((
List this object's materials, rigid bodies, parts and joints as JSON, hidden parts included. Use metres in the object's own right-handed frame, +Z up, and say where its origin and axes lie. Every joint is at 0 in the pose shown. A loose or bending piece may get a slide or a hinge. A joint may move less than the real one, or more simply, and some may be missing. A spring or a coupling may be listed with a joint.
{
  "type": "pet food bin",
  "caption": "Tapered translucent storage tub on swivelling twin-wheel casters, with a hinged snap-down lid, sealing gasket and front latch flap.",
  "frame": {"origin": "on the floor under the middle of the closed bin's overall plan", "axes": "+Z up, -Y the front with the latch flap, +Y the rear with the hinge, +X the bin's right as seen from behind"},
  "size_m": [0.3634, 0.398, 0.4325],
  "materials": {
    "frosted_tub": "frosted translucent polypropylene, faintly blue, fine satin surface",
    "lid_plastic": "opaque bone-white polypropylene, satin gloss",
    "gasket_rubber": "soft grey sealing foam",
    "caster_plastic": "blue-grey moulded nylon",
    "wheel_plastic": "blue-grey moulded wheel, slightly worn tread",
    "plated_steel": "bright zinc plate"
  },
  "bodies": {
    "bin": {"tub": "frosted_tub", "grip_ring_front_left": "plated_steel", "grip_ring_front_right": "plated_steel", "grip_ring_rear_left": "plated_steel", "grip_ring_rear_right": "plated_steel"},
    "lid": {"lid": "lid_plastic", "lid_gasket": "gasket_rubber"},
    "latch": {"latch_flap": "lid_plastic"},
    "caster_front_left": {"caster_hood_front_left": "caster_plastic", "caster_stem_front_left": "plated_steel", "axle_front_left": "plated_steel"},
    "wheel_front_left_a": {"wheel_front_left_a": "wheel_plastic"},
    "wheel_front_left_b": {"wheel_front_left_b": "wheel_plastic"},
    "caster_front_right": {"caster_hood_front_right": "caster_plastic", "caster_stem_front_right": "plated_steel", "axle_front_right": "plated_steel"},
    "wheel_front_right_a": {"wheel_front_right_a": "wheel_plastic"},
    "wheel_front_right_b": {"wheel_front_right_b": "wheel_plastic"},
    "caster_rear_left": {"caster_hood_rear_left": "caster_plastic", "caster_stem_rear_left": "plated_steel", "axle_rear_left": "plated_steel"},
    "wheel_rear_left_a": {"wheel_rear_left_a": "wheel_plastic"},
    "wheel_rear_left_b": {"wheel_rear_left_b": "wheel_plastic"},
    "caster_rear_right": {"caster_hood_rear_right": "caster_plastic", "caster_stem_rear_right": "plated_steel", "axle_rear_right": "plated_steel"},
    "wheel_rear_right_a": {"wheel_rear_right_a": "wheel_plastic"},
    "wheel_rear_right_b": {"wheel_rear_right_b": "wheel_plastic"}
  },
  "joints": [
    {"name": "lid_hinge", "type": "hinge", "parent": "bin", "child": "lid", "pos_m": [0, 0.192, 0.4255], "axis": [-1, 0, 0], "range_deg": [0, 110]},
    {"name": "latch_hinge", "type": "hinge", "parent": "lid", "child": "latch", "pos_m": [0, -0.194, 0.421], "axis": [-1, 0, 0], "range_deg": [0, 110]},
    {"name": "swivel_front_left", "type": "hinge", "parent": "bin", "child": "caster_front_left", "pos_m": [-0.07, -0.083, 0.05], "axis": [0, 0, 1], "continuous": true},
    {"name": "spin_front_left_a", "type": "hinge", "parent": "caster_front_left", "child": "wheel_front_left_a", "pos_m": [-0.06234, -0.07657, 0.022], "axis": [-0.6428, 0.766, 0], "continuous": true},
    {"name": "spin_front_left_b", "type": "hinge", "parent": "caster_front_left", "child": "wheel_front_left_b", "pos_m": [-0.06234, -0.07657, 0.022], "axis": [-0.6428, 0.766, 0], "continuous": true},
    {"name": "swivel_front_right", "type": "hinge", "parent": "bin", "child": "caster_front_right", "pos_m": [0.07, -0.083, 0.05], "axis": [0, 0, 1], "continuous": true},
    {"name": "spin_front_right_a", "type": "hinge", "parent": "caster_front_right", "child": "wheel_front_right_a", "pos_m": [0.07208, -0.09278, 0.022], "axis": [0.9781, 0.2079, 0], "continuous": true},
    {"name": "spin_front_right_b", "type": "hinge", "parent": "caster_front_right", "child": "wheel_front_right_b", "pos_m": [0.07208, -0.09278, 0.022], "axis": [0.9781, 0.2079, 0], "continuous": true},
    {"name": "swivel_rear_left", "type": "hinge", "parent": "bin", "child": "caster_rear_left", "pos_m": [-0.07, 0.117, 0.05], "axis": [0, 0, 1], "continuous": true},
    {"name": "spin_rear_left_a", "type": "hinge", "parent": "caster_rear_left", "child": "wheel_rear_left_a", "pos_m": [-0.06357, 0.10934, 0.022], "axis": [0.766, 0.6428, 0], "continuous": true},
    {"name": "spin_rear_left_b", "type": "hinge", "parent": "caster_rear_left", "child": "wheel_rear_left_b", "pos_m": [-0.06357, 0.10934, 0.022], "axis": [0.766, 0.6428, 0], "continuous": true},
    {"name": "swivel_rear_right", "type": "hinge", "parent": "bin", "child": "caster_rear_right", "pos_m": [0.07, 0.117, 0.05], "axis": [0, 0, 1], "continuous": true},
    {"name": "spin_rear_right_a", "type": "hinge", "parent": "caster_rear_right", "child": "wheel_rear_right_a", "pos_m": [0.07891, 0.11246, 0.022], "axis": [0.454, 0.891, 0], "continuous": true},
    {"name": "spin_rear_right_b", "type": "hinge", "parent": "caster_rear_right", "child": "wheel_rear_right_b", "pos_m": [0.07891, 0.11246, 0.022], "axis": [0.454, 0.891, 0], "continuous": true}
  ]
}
))
■ **Description of the task**
Reproduce each line of the material above precisely.

■ **Expected output**
List this object's materials, rigid bodies, parts and joints as JSON, hidden parts included. Use metres in the object's own right-handed frame, +Z up, and say where its origin and axes lie. Every joint is at 0 in the pose shown. A loose or bending piece may get a slide or a hinge. A joint may move less than the real one, or more simply, and some may be missing. A spring or a coupling may be listed with a joint.
{
  "type": "pet food bin",
  "caption": "Tapered translucent storage tub on swivelling twin-wheel casters, with a hinged snap-down lid, sealing gasket and front latch flap.",
  "frame": {"origin": "on the floor under the middle of the closed bin's overall plan", "axes": "+Z up, -Y the front with the latch flap, +Y the rear with the hinge, +X the bin's right as seen from behind"},
  "size_m": [0.3634, 0.398, 0.4325],
  "materials": {
    "frosted_tub": "frosted translucent polypropylene, faintly blue, fine satin surface",
    "lid_plastic": "opaque bone-white polypropylene, satin gloss",
    "gasket_rubber": "soft grey sealing foam",
    "caster_plastic": "blue-grey moulded nylon",
    "wheel_plastic": "blue-grey moulded wheel, slightly worn tread",
    "plated_steel": "bright zinc plate"
  },
  "bodies": {
    "bin": {"tub": "frosted_tub", "grip_ring_front_left": "plated_steel", "grip_ring_front_right": "plated_steel", "grip_ring_rear_left": "plated_steel", "grip_ring_rear_right": "plated_steel"},
    "lid": {"lid": "lid_plastic", "lid_gasket": "gasket_rubber"},
    "latch": {"latch_flap": "lid_plastic"},
    "caster_front_left": {"caster_hood_front_left": "caster_plastic", "caster_stem_front_left": "plated_steel", "axle_front_left": "plated_steel"},
    "wheel_front_left_a": {"wheel_front_left_a": "wheel_plastic"},
    "wheel_front_left_b": {"wheel_front_left_b": "wheel_plastic"},
    "caster_front_right": {"caster_hood_front_right": "caster_plastic", "caster_stem_front_right": "plated_steel", "axle_front_right": "plated_steel"},
    "wheel_front_right_a": {"wheel_front_right_a": "wheel_plastic"},
    "wheel_front_right_b": {"wheel_front_right_b": "wheel_plastic"},
    "caster_rear_left": {"caster_hood_rear_left": "caster_plastic", "caster_stem_rear_left": "plated_steel", "axle_rear_left": "plated_steel"},
    "wheel_rear_left_a": {"wheel_rear_left_a": "wheel_plastic"},
    "wheel_rear_left_b": {"wheel_rear_left_b": "wheel_plastic"},
    "caster_rear_right": {"caster_hood_rear_right": "caster_plastic", "caster_stem_rear_right": "plated_steel", "axle_rear_right": "plated_steel"},
    "wheel_rear_right_a": {"wheel_rear_right_a": "wheel_plastic"},
    "wheel_rear_right_b": {"wheel_rear_right_b": "wheel_plastic"}
  },
  "joints": [
    {"name": "lid_hinge", "type": "hinge", "parent": "bin", "child": "lid", "pos_m": [0, 0.192, 0.4255], "axis": [-1, 0, 0], "range_deg": [0, 110]},
    {"name": "latch_hinge", "type": "hinge", "parent": "lid", "child": "latch", "pos_m": [0, -0.194, 0.421], "axis": [-1, 0, 0], "range_deg": [0, 110]},
    {"name": "swivel_front_left", "type": "hinge", "parent": "bin", "child": "caster_front_left", "pos_m": [-0.07, -0.083, 0.05], "axis": [0, 0, 1], "continuous": true},
    {"name": "spin_front_left_a", "type": "hinge", "parent": "caster_front_left", "child": "wheel_front_left_a", "pos_m": [-0.06234, -0.07657, 0.022], "axis": [-0.6428, 0.766, 0], "continuous": true},
    {"name": "spin_front_left_b", "type": "hinge", "parent": "caster_front_left", "child": "wheel_front_left_b", "pos_m": [-0.06234, -0.07657, 0.022], "axis": [-0.6428, 0.766, 0], "continuous": true},
    {"name": "swivel_front_right", "type": "hinge", "parent": "bin", "child": "caster_front_right", "pos_m": [0.07, -0.083, 0.05], "axis": [0, 0, 1], "continuous": true},
    {"name": "spin_front_right_a", "type": "hinge", "parent": "caster_front_right", "child": "wheel_front_right_a", "pos_m": [0.07208, -0.09278, 0.022], "axis": [0.9781, 0.2079, 0], "continuous": true},
    {"name": "spin_front_right_b", "type": "hinge", "parent": "caster_front_right", "child": "wheel_front_right_b", "pos_m": [0.07208, -0.09278, 0.022], "axis": [0.9781, 0.2079, 0], "continuous": true},
    {"name": "swivel_rear_left", "type": "hinge", "parent": "bin", "child": "caster_rear_left", "pos_m": [-0.07, 0.117, 0.05], "axis": [0, 0, 1], "continuous": true},
    {"name": "spin_rear_left_a", "type": "hinge", "parent": "caster_rear_left", "child": "wheel_rear_left_a", "pos_m": [-0.06357, 0.10934, 0.022], "axis": [0.766, 0.6428, 0], "continuous": true},
    {"name": "spin_rear_left_b", "type": "hinge", "parent": "caster_rear_left", "child": "wheel_rear_left_b", "pos_m": [-0.06357, 0.10934, 0.022], "axis": [0.766, 0.6428, 0], "continuous": true},
    {"name": "swivel_rear_right", "type": "hinge", "parent": "bin", "child": "caster_rear_right", "pos_m": [0.07, 0.117, 0.05], "axis": [0, 0, 1], "continuous": true},
    {"name": "spin_rear_right_a", "type": "hinge", "parent": "caster_rear_right", "child": "wheel_rear_right_a", "pos_m": [0.07891, 0.11246, 0.022], "axis": [0.454, 0.891, 0], "continuous": true},
    {"name": "spin_rear_right_b", "type": "hinge", "parent": "caster_rear_right", "child": "wheel_rear_right_b", "pos_m": [0.07891, 0.11246, 0.022], "axis": [0.454, 0.891, 0], "continuous": true}
  ]
}